| When shopping for a washing machine, I found some articles that claimed that the reason that Americans buy so many clothes and find that they don't last as much as the rest of the world, is because: 1) they use top-loading washing machines 2) they use dryers or even worse washing-drying combinated. While I don't doubt that Polo chooses good cloth, it's standard here in Uruguay for clothes to last that long. I've inherited a lot of clothes from my father, and have tons of clothes to give away that are in reasonably good condition. The reason is that they've been either hand-washed, or washed in a front-loading machine at a low temperature, and then dried in a clothesline (I've never owned a clothes dryer). For example, this article claims that clothes washed on a front-loading washing machine last longer: http://www.networx.com/article/choosing-a-washing-machine-to... Edit: U$ 500 for the cheapest front-loaders?

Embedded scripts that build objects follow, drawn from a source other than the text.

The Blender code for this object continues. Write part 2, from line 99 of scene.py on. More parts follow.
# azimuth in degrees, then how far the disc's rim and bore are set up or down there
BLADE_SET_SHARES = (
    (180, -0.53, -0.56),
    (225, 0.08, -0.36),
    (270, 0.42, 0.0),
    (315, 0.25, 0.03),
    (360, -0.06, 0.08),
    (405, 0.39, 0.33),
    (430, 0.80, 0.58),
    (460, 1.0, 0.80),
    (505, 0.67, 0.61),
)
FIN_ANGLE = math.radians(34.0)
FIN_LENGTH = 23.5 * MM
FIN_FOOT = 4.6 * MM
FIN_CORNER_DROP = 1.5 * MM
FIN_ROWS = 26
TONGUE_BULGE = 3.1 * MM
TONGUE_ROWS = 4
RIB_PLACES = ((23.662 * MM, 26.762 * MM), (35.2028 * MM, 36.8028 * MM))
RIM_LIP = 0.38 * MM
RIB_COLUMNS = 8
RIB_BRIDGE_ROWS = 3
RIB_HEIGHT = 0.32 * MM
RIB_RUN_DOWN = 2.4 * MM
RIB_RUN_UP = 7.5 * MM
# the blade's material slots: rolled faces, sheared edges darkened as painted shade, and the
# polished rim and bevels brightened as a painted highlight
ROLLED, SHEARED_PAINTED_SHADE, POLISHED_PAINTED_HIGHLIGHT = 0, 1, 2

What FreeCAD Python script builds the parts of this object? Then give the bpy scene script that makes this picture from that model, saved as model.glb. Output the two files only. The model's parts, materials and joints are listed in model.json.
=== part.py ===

I bought mine for U$ 200 (not in the U.S. obviously, but with the humungous Uruguayan import taxes). |
If you hand wash and line dry, suppose that's 5 minutes of labor per wearing. If you wear the shirt every week for 10 years, that's 43 hours of labor on washing for 10 years worth of shirt. It would only take 25 hours of labor (compare to 48) to buy a new shirt every 2 years.
And this also assumes your time is equally valuable to the time of the guy making the shirt - I consider my time to be worth far more than $5-15/day.